By Robert W. Stocker II

In an order issued on February 24, 2014, the United States Court of Appeals for the Sixth Circuit granted a stay of its decision in State of Michigan v. The Sault Ste. Marie Tribe of Chippewa Indians (Sixth Circuit Case No. 13-1438), in which the Sixth Circuit had rejected a request by the State of Michigan to halt development of a very controversial off-reservation casino in Lansing (Michigan’s capital city). The stay was granted to allow the State of Michigan time to file a petition for a writ of certiorari with the United States Supreme Court and continues in effect until the United States Supreme Court disposes of the case. The State is required to file its petition for a writ of certiorari within 90 days of the final judgment entered by the Sixth Circuit in the case. The State of Michigan’s challenge of the off-reservation casino developed by the Bay Mills Indian Community in Vanderbilt, Michigan (State of Michigan and Little Traverse Bay Band of Odawa Indians v.
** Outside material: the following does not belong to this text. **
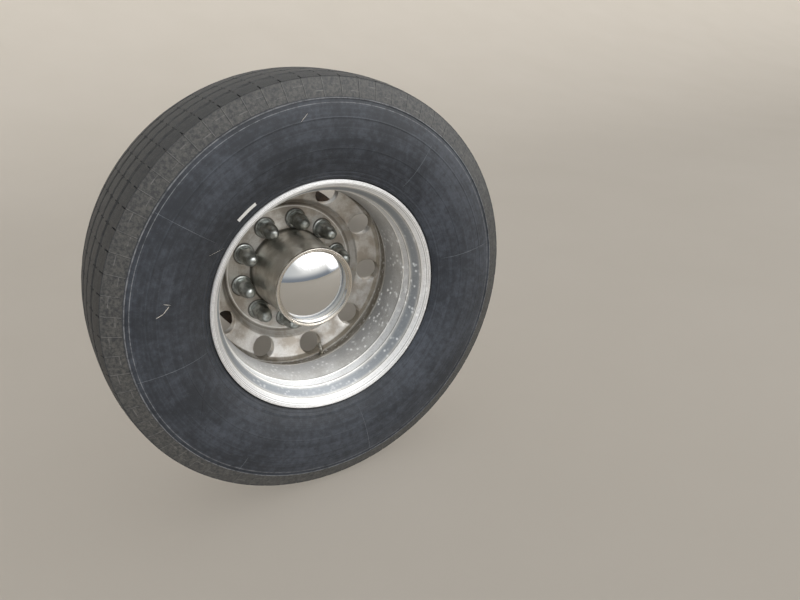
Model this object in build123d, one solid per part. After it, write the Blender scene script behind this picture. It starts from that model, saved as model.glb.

Bay Mills Indian Community (Sixth Circuit Case No. 11-1413)) was argued before the United States Supreme Court late last year, with a decision from the Court expected this spring. While both cases could be disposed of on procedural grounds, they also present the Supreme Court with the opportunity to weigh in on both Indian tribal developments of off-reservation casinos under Section 20 of the Indian Gaming Regulatory Act, 25 USC 2701, et seq., and the status of federally recognized Indian tribes as sovereign nations with sovereign immunity rights.